The overwhelming majority of Facebook users who are getting so excited at the prospect of some flashy, new, ultra-private social network with a catchy name -- a name presented in Helvetica and completed with a superfluous asterisk -- have no idea how the network is supposed to work. Many of these people are likely the ones who donated so much money to the project, especially since a big selling point used to get people to donate higher amounts is that they'll get an actual CD mailed to them along with access to free phone support.
Oh yes, they're already planning on making money off of phone support.

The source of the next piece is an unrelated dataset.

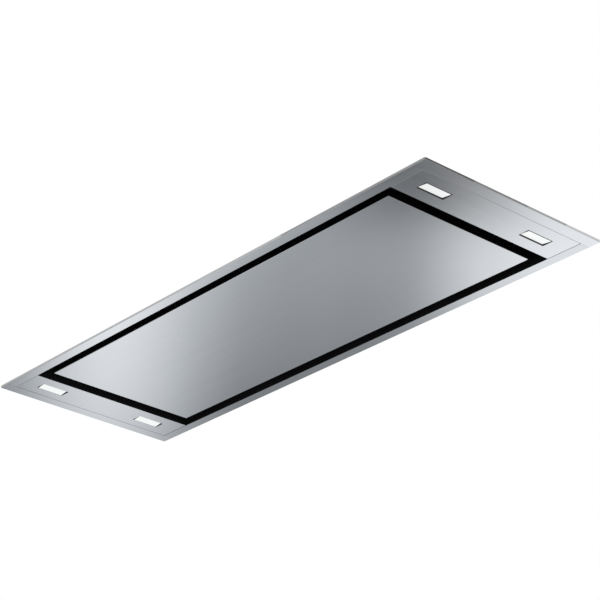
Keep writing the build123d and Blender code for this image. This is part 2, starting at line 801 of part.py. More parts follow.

The bottom line here is that so few people will ever use this vaporware (were it ever to materialize in the first place) that it simply won't succeed. It doesn't stand a chance against a network like Facebook -- no matter how evil it may be -- because Facebook isn't evil by accident. Its massive numbers of users allow it to be that way. If the majority of people actually cared enough about their online privacy, then they'd leave Facebook. They don't, so it's difficult to imagine that these kids will ever see their little cloned project become a network of 10,000 users, much less one that includes "every man, woman, and child" like they actually had the audacity to state as their end-of-summer goal.
Basically, if you donated money to these guys, you didn't participate in some grand assault against Facebook's foothold on the Internet. You probably paid for an appletini or two (of thousands) that will be consumed over the course of the next few summer months ... as they party their faces off. And why shouldn't they? They only asked for $10,000 in pledges. They've just pulled off a heist worthy of a bad Hollywood movie.